### Stated problem
Isolate every line in the records below with "axes" in it.

### Record list
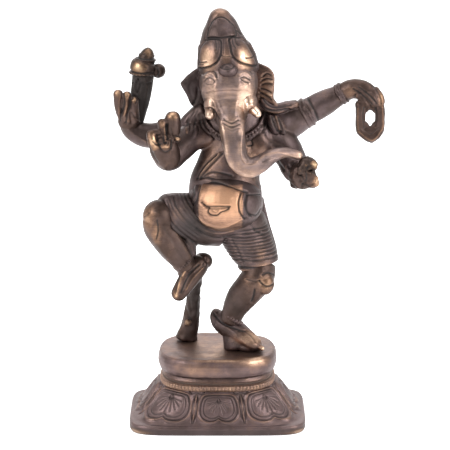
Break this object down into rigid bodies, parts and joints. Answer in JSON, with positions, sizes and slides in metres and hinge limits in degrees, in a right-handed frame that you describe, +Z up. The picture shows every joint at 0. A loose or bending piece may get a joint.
---
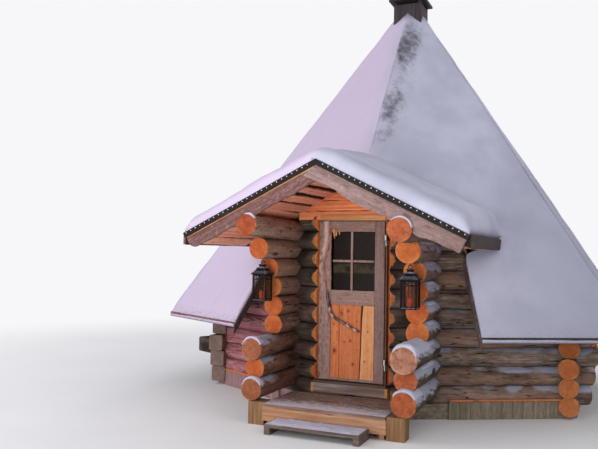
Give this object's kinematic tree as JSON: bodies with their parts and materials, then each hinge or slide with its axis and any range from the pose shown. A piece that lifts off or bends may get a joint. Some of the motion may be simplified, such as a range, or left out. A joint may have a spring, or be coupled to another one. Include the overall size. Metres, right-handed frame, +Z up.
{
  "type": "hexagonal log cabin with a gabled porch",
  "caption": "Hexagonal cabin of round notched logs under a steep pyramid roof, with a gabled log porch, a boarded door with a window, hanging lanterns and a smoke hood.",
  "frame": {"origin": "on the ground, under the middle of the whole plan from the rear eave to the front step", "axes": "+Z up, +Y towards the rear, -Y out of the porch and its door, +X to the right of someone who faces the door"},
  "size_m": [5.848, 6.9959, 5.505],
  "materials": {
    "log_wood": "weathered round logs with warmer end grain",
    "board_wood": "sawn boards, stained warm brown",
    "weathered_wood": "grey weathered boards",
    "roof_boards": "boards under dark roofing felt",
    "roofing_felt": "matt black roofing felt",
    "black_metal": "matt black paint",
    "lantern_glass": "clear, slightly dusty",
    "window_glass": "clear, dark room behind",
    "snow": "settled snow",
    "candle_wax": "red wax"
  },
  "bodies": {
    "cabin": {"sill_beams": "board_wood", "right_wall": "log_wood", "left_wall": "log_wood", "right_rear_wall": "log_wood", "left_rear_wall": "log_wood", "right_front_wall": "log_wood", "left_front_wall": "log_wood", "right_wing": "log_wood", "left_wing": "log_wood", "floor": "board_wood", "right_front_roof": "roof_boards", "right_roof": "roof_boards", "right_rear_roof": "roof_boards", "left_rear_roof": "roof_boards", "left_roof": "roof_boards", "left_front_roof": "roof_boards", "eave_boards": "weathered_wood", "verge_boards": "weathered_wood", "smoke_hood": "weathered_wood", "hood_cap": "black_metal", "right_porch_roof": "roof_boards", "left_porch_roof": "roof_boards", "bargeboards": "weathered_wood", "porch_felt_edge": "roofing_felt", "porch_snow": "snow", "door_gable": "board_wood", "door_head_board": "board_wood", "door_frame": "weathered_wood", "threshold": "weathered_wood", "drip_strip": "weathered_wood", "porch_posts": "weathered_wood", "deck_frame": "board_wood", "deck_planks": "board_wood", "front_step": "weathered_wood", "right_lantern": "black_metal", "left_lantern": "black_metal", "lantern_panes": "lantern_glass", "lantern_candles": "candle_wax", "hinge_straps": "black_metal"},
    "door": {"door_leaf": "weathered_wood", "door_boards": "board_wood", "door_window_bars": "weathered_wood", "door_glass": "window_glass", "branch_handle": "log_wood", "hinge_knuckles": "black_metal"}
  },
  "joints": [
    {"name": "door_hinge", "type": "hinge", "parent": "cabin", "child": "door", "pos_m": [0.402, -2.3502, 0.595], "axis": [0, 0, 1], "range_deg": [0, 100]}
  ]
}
...
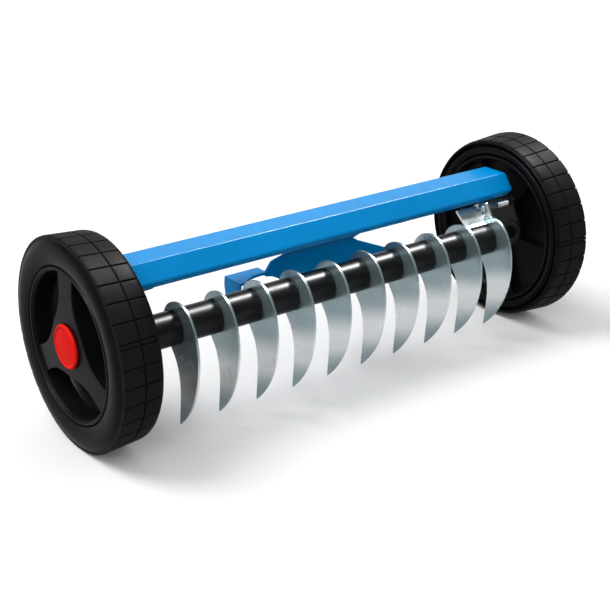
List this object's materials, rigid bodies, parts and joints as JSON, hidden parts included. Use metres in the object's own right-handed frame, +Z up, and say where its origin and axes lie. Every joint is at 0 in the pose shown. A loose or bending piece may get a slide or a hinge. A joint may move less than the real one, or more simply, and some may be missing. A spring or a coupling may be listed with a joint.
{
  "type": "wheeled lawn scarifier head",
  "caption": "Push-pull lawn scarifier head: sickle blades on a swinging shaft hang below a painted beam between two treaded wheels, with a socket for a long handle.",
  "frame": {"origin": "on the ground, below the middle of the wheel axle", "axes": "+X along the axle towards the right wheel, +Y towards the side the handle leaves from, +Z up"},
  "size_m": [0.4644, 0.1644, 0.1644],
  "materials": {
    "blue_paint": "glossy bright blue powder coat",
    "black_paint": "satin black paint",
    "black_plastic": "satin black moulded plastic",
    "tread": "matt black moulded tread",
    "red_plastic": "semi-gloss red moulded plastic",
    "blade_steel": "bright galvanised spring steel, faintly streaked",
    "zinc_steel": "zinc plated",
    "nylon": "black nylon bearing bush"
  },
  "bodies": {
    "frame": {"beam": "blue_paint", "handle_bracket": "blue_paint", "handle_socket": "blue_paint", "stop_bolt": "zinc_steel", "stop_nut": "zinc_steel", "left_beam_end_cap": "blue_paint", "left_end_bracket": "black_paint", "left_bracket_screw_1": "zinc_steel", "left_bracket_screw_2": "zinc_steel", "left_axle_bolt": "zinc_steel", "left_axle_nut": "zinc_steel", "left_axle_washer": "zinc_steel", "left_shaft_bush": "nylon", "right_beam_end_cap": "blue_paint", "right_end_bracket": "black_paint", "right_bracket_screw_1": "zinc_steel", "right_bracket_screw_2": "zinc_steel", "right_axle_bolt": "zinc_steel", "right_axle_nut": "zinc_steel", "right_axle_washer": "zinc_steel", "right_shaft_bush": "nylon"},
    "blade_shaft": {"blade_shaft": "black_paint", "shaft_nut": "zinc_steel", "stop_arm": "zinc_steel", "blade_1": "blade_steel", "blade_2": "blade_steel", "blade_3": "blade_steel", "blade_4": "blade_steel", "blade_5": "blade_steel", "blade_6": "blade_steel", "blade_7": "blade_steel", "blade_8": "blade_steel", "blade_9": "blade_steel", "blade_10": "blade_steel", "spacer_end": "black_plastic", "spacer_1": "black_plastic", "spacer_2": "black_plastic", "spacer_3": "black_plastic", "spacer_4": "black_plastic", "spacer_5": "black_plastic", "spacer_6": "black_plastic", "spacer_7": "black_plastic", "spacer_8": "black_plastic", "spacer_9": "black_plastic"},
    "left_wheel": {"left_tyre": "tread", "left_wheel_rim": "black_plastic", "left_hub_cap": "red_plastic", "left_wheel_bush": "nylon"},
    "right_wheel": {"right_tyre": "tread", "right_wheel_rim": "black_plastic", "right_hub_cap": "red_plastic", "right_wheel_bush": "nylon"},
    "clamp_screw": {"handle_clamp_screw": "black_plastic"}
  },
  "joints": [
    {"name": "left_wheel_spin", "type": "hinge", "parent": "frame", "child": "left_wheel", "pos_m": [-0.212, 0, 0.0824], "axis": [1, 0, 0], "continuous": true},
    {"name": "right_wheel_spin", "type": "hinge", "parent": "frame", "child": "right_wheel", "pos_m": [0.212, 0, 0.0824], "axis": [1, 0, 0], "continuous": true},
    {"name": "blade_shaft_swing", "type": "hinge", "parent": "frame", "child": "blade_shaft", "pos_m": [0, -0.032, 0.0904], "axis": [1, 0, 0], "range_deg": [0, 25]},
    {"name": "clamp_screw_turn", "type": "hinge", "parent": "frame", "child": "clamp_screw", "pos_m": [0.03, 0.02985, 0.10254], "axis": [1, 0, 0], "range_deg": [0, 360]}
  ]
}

### Written solution
  "frame": {"origin": "on the ground, under the middle of the whole plan from the rear eave to the front step", "axes": "+Z up, +Y towards the rear, -Y out of the porch and its door, +X to the right of someone who faces the door"},
List this object's materials, rigid bodies, parts and joints as JSON, hidden parts included. Use metres in the object's own right-handed frame, +Z up, and say where its origin and axes lie. Every joint is at 0 in the pose shown. A loose or bending piece may get a slide or a hinge. A joint may move less than the real one, or more simply, and some may be missing. A spring or a coupling may be listed with a joint.
  "frame": {"origin": "on the ground, below the middle of the wheel axle", "axes": "+X along the axle towards the right wheel, +Y towards the side the handle leaves from, +Z up"},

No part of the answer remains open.